What is expected: Using the listing below, copy every line that mentions "with".
====
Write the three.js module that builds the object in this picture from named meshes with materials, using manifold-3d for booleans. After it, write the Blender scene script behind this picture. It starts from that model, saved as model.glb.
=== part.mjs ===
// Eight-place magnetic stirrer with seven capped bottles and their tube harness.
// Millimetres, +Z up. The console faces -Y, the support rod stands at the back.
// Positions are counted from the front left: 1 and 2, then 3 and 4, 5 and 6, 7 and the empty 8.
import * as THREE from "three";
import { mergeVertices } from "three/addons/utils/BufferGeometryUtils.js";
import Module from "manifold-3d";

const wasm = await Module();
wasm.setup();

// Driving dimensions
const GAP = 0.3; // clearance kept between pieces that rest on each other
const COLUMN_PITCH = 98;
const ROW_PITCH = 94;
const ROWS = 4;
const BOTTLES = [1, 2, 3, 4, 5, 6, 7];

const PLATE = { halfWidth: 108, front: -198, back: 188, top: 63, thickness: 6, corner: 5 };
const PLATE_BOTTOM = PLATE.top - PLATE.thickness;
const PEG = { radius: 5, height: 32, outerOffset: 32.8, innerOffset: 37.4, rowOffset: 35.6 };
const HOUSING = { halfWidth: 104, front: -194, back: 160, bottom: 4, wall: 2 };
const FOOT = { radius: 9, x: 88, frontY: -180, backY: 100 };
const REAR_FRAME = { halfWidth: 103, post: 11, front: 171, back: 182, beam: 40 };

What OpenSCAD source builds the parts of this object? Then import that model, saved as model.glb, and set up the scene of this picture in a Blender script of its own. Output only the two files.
====
Exercise output:
Write the three.js module that builds the object in this picture from named meshes with materials, using manifold-3d for booleans. After it, write the Blender scene script behind this picture. It starts from that model, saved as model.glb.
// Eight-place magnetic stirrer with seven capped bottles and their tube harness.